The other type of doctoral degree, often called an applied or professional doctorate, is aimed at students who want to gain the highest level of knowledge and training in a particular profession — but usually with the intent of applying the learning within their occupational field. This type of degree can also be helpful, or even necessary, to rise to the top positions in a company or organization.
Master’s degrees had been offered for decades at MSU, which now confers hundreds of those each year. But MSU officials had long dreamed of taking the next step as a university, according to Bill Lass, the late professor of history at the university.

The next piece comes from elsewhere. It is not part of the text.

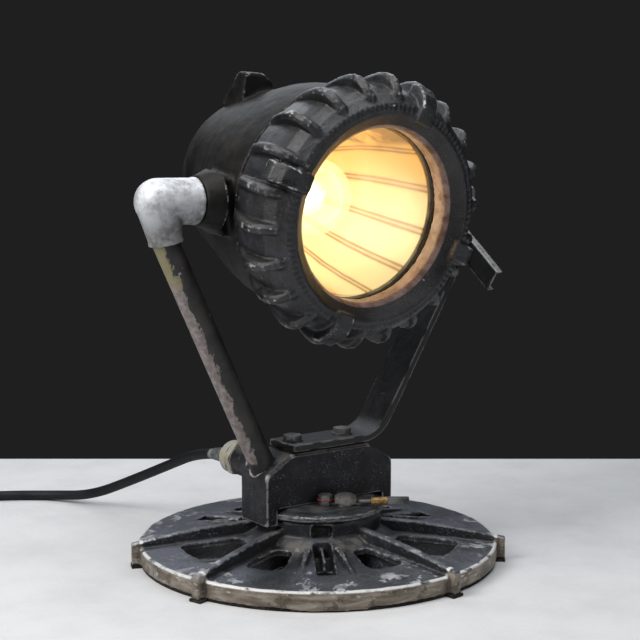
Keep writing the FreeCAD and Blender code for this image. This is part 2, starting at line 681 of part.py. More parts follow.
def lens_retainer():
    """The ring that holds the glass in from behind."""
    return ring(91.9, 89.2, 67.5, 74.9)


def ring_seal():
    """The round rubber cord between the cover ring and the housing's rim."""
    return Part.makeTorus(101.5, 2.6, Vector(0, 0, 62.9), Z)


def reflector_shell():
    """The spun reflector: a flared bowl with a flange outside its mouth."""
    outer = [(30, -84), (42, -82), (55, -64), (66, -38), (75, -6), (81, 28), (84.5, 58), (85.5, 63.5)]
    flange = [(97, 63.5), (97, 64.8), (85.8, 64.8), (86.6, 74.2)]
    inner = [(85.4, 74.2), (83.3, 58), (79.8, 28), (73.8, -6), (64.8, -38), (53.8, -64), (40.8, -80.6), (30, -82.6)]
    return turned(outer + flange + inner)


def reflector_clips():
    """Three small spring clips that hold the reflector's rim to the housing."""
    clip = fuse([block(Vector(90, -6, 60.2), Vector(98, 6, 63.4)), block(Vector(94, -6, 57), Vector(103.2, 6, 60.2))])
    return Part.makeCompound([around(clip, 30 + 120 * i) for i in range(3)])


def socket_body():
    """The porcelain body of the lamp holder."""
    body = turned([(0, -124), (22, -124), (24, -120), (24, -98), (21, -92), (21, -70), (15, -70), (15, -104), (0, -104)])
    return body


def socket_shell():
    """The threaded brass shell in the lamp holder."""
    return ring(14.9, 13.7, -103.5, -71)


def socket_contact():
    """The sprung centre contact of the lamp holder."""
    return ring(4, 0.01, -103.9, -100.6)


def socket_bracket():
    """The bent plate that carries the lamp holder off the housing's back wall."""
    bridge = block(Vector(-34, -13, -127.2), Vector(34, 13, -124.1))
    legs = [block(Vector(x, -13, -145.4), Vector(x + 3, 13, -125)) for x in (-34, 31)]
    feet = [block(Vector(x, -13, -145.4), Vector(x + 22, 13, -142.4)) for x in (-53, 31)]
    holes = [moved(rod(Z * -150, Z * -140, 2.6), X * side * BRACKET_SCREW) for side in (-1, 1)]
    return fuse([bridge] + legs + feet).cut(holes)


def socket_screws():
    """The two screws of the lamp holder's bracket."""
    screw = fuse([rod(Z * -149, Z * -142, 2.45), rod(Z * -142.3, Z * -139.5, 4.5)])
    return Part.makeCompound([moved(screw, X * side * BRACKET_SCREW) for side in (-1, 1)])


def bulb_glass():
    """The clear globe and its neck."""
    globe_radius, centre, neck = 40.0, -8.0, 13.0
    outer = [Vector(neck, 0, -74), Vector(neck, 0, -56), Vector(16.5, 0, -46)]
    join = Vector(globe_radius * math.sin(math.radians(150)), 0, centre + globe_radius * math.cos(math.radians(150)))
    globe = Part.Arc(join, Vector(globe_radius, 0, centre), Vector(0, 0, centre + globe_radius)).toShape()
    edges = [Part.LineSegment(Vector(0, 0, -74), outer[0]).toShape(),
             Part.LineSegment(outer[0], outer[1]).toShape(),
             Part.Arc(outer[1], outer[2], join).toShape(), globe,
             Part.LineSegment(Vector(0, 0, centre + globe_radius), Vector(0, 0, -74)).toShape()]
    solid = Part.Face(Part.Wire(edges)).revolve(ORIGIN, Z, 360)
    hollow = Part.makeSphere(globe_radius - 0.8, Vector(0, 0, centre))
    bore = rod(Vector(0, 0, -73), Vector(0, 0, -38), neck - 0.8)
    return solid.cut(hollow.fuse(bore))


def bulb_cap():
    """The bulb's screw cap."""
    return turned([(2, -99.5), (9, -99), (13.2, -96), (13.5, -74.2), (12.0, -74.2), (12.0, -95), (8, -97.5), (2, -98)])


def bulb_stem():
    """The glass stem and its two support wires."""
    stem = fuse([Part.makeCone(8, 3.5, 22, Vector(0, 0, -72.5)), rod(Vector(0, 0, -51), Vector(0, 0, -34), 3.2)])
    wires = [rod(Vector(side * 2, 0, -36), Vector(side * 14, 0, -8), 0.5) for side in (-1, 1)]
    return fuse([stem] + wires)


def bulb_filament():
    """The glowing filament, a zigzag between its supports."""
    count = 6
    points = [Vector(-13 + 26 / count * i, (-1) ** i * 5.0, -6.6) for i in range(count + 1)]
    pieces = [rod(a, b, 0.45) for a, b in zip(points, points[1:])]
    balls = [Part.makeSphere(0.45, point) for point in points]
    return fuse(pieces + balls)


def head_wires():
    """Two insulated wires from the lamp holder to the trunnion nipple."""
    paths = [[Vector(-96, side, 0), Vector(-88, side, -18), Vector(-72, side, -96), Vector(-38, side, -112),
              Vector(-24.3, side, -112)] for side in (-3, 3)]
    return Part.makeCompound([pipe_along(filleted_path(path, 9), 2) for path in paths])


# Right trunnion and tilt lock


def trunnion_bolt():
    """The long bolt from the right boss through the arm's ear."""
    return rod(Vector(104, 0, 0), Vector(209.5, 0, 0), 8)


def trunnion_spacer():
    """The tube between the boss and the ear."""
    inner, outer = BOSS_REACH + 0.5, EAR_X - ARM_THICKNESS / 2 - 0.3
    start, end = Vector(inner, 0, TRUNNION_HEIGHT), Vector(outer, 0, TRUNNION_HEIGHT)
    return rod(start, end, 15).cut(rod(start - X, end + X, 8.05))


def trunnion_washer():
    """The washer outside the ear."""
    start = Vector(EAR_X + ARM_THICKNESS / 2 + 0.2, 0, TRUNNION_HEIGHT)
    return rod(start, start + X * 2.5, 17).cut(rod(start - X, start + X * 5, 8.05))


def beside(line, distance):
    """A three-point line in the YZ plane, moved sideways."""
    first = (line[1] - line[0]).normalize()
    last = (line[2] - line[1]).normalize()
    across = [first.cross(X), (first.cross(X) + last.cross(X)).normalize(), last.cross(X)]
    stretch = [1, 1 / math.cos(first.getAngle(last) / 2), 1]
    return [point + normal * (distance * factor) for point, normal, factor in zip(line, across, stretch)]


def tilt_lock_lever():
    """A cranked lever of pressed channel on a threaded hub: down from the bolt, then forward."""
    web, sheet, half_width, flange = 180.0, 1.8, 13.0, 8.0
    line = [Vector(web, 12, 12), Vector(web, -6, -44), Vector(web, -70, -92)]
    outline = beside(line, half_width) + beside(line, -half_width)[::-1]
    long_line = [line[0] - (line[1] - line[0]), line[1], line[2] + (line[2] - line[1])]
    channel = beside(long_line, half_width - sheet) + beside(long_line, sheet - half_width)[::-1]
    groove = moved(prism(channel, X * flange * 2), X * sheet)
    hub = rod(Vector(web - 2.5, 0, 0), Vector(web + 17, 0, 0), 12)
    bore = rod(Vector(web - 10, 0, 0), Vector(web + 30, 0, 0), 8.05)
    lever = fuse([prism(outline, X * (sheet + flange)).cut(groove), hub]).cut(bore)
    return moved(lever, TRUNNION)


def lever_nut():
    """The end nut that keeps the lever on the bolt."""
    nut = hexagon(24, 0, 6.5).cut(rod(Vector(0, 0, -1), Z * 20, 8))
    return aimed(nut, Vector(197.2, 0, TRUNNION_HEIGHT), X)


# Cord


def route_radii(points):
    """The arc at each corner of a cord route: as large as its two runs allow."""
    radii = []
    for before, corner, after in zip(points, points[1:], points[2:]):
        into, out = corner - before, after - corner
        turn = into.getAngle(out)
        radii.append(0.45 * min(into.Length, out.Length) / math.tan(turn / 2))
    return radii


def cord_run(route, name):
    """A plain tube along the route, with its volume checked against its length."""
    radii = route_radii(list(route))
    wire = filleted_path(list(route), radii)
    tube = pipe_along(wire, CORD_RADIUS)
    expected = math.pi * CORD_RADIUS ** 2 * wire.Length
    print(name, "length", round(wire.Length, 1), "radii", [round(r) for r in radii],
          "volume ratio", round(tube.Volume / expected, 5))
    return tube


def cord_coil():
    """The outer shape of the wound part of the cord."""
    half_width = CORD_DIAMETER + 0.5
    return moved(ring(COIL_RADIUS + half_width, COIL_RADIUS - half_width, 0, 2 * CORD_DIAMETER + 1), COIL_CENTRE)


def cord_tie():
    """The strap over the coil."""
    half_width = CORD_DIAMETER + 0.5
    top = 2 * CORD_DIAMETER + 1
    place = COIL_CENTRE + Vector(COIL_RADIUS, 0, 0)
    outer = block(Vector(-half_width - 1.8, -6, 0), Vector(half_width + 1.8, 6, top + 1.6))
    inner = block(Vector(-half_width - 0.4, -7, -1), Vector(half_width + 0.6, 7, top + 0.2))
    return moved(outer.cut(inner), place)


def plug_axis():
    """The plug's direction and the point where the cord enters it."""
    last = TAIL_ROUTE[-1] - TAIL_ROUTE[-2]
    return last.normalize(), TAIL_ROUTE[-1]


def plug_body():
    """The moulded plug with its tapering relief."""
    axis, start = plug_axis()
    relief = Part.makeCone(CORD_RADIUS + 1, 9.5, 20, ORIGIN, Z)
    grip = block(Vector(-12, -13, 19), Vector(12, 13, 50))
    grip = rounded(grip, 4, lambda edge: edge.BoundBox.ZLength > 30)
    face = block(Vector(-12.9, -15, 50), Vector(12.9, 15, 56))
    slots = [rod(Vector(0, side * 6.3, 50), Vector(0, side * 6.3, 60), 1.2) for side in (-1, 1)]
    body = fuse([relief, grip, face]).cut(slots)
    return Placement(start, Rotation(Z, axis)), body


def placed_plug():
    """The plug where it lies."""
    place, body = plug_body()
    body.Placement = place.multiply(body.Placement)
    return body


def plug_blades():
    """The plug's two flat blades."""
    place, _ = plug_body()
    blades = Part.makeCompound([block(Vector(-3.2, side * 6.3 - 0.75, 56.05), Vector(3.2, side * 6.3 + 0.75, 72))
                                for side in (-1, 1)])
    blades.Placement = place.multiply(blades.Placement)
    return blades


os.makedirs("parts", exist_ok=True)

FIXED = {
    "base_casting": base_casting, "base_pad": base_pad, "thrust_washer": thrust_washer,
    "swivel_flange": swivel_flange_drilled, "swivel_stud": swivel_stud, "swivel_washer": swivel_washer,
    "swivel_nut": swivel_nut, "flange_screws": flange_screws, "junction_box": junction_box,
    "box_gasket": box_gasket, "terminal_block": terminal_block, "terminal_screws": terminal_screws,
    "arm_bar": arm_bar, "arm_bolts": arm_bolts, "arm_washers": arm_washers, "conduit_arm": conduit_arm,
    "conduit_elbow": conduit_elbow, "trunnion_nipple": trunnion_nipple, "arm_wires": arm_wires,
    "trunnion_spacer": trunnion_spacer, "trunnion_washer": trunnion_washer,
    "gland_body": gland_body, "gland_nut": gland_nut, "cord_relief": cord_relief,
    "pan_lock_bolt": pan_lock_bolt, "pan_lock_lever": pan_lock_lever, "pan_lock_sleeve": pan_lock_sleeve,
    "lock_wire": lock_wire, "tilt_lock_lever": tilt_lock_lever, "lever_nut": lever_nut,
    "cord_coil": cord_coil, "cord_tie": cord_tie, "plug_body": placed_plug, "plug_blades": plug_blades,
}
IN_HEAD = {
    "housing": housing, "cover_ring": cover_ring, "lens_glass": lens_glass, "lens_gasket": lens_gasket,
    "lens_retainer": lens_retainer, "ring_seal": ring_seal, "reflector": reflector_shell,
    "reflector_clips": reflector_clips, "socket_body": socket_body, "socket_shell": socket_shell,
    "socket_contact": socket_contact, "socket_bracket": socket_bracket, "socket_screws": socket_screws,
    "bulb_glass": bulb_glass, "bulb_cap": bulb_cap, "bulb_stem": bulb_stem,
    "bulb_filament": bulb_filament, "head_wires": head_wires, "trunnion_bolt": trunnion_bolt,
}
for node, make in FIXED.items():
    save(node, make())
for node, make in IN_HEAD.items():
    save(node, in_head(make()))
save("cord_tube", cord_run(COIL_ROUTE, "cord_tube"))
save("cord_tail", cord_run(TAIL_ROUTE, "cord_tail"))
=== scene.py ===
import math

import bpy
import numpy as np
from mathutils import Matrix, Vector, noise


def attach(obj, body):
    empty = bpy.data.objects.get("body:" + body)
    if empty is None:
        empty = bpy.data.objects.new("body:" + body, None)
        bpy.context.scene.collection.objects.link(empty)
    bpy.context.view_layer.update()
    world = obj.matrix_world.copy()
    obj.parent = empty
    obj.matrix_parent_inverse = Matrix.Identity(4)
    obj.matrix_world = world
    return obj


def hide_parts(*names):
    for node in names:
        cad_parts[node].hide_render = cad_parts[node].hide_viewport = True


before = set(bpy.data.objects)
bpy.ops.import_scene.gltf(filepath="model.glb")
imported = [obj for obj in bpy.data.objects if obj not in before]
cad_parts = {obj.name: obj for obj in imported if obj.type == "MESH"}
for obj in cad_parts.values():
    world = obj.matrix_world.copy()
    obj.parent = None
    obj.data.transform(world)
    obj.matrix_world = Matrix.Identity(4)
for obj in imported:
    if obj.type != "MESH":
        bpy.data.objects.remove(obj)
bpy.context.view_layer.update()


# Camera. It stands in front of the lamp and to its left, a little above the table, and looks slightly down.

camera = bpy.data.objects.new("camera", bpy.data.cameras.new("camera"))
bpy.context.scene.collection.objects.link(camera)
camera.location = (-0.834, -1.191, 0.436)
camera.rotation_euler = (math.radians(90 - 7.2), 0, math.radians(-35.1))
camera.data.sensor_width = 36
camera.data.lens = 78.75
camera.data.clip_start = 0.05
bpy.context.scene.camera = camera


# Cord. A black rubber mains lead, 11.5 mm thick, leaves the gland's sleeve, drops to the table in one slow
# bend and runs off behind the base. The rest of its length is wound into a flat coil and tied.

cord_thickness = 0.0115
cord_line = [
    (-0.064, 0.104, 0.0985), (-0.065, 0.140, 0.093), (-0.071, 0.190, 0.072), (-0.086, 0.252, 0.044),
    (-0.108, 0.322, 0.013), (-0.134, 0.376, 0.00575), (-0.184, 0.410, 0.00575), (-0.244, 0.436, 0.00575),
    (-0.292, 0.466, 0.00575),
]
coil_x, coil_y = -0.326, 0.412
inner_turn, outer_turn, low_turn, high_turn = 0.05225, 0.06375, 0.00575, 0.01725


def between(value, start, end):
    """How far value has gone from start to end, eased, from 0 to 1."""
    share = min(max((value - start) / (end - start), 0), 1)
    return share * share * (3 - 2 * share)


for step in range(1, 54):
    angle = 58 + step * 1202 / 54
    reach = outer_turn - (outer_turn - inner_turn) * (between(angle, 376, 420) - between(angle, 1008, 1052))
    height = low_turn + (high_turn - low_turn) * between(angle, 688, 732)
    cord_line.append((coil_x + reach * math.cos(math.radians(angle)),
                      coil_y + reach * math.sin(math.radians(angle)), height))
cord_line += [
    (-0.38975, 0.412, 0.01725), (-0.389, 0.376, 0.018), (-0.381, 0.340, 0.0195), (-0.366, 0.306, 0.0195),
]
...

“The idea that Mankato State should offer doctoral degrees was first advanced in the 1960s …,” Lass wrote in “Minnesota State University, Mankato 1868-2018: A Sesquicentennial History.”
Permission from the governing board of Minnesota’s state colleges and universities was finally granted in March 2007. MSU officials were ecstatic, saying that — in addition to providing benefit to the students receiving the new degrees — the doctoral programs would attract top-tier faculty and new research grants to Mankato.
Benson said the university now offers the following applied doctorate and specialist degrees: Doctor of Education (EdD) in educational leadership; Doctor of Education (Specialist) in educational leadership; Doctor of Nursing Practice (DNP); and Doctor of Psychology (PsyD).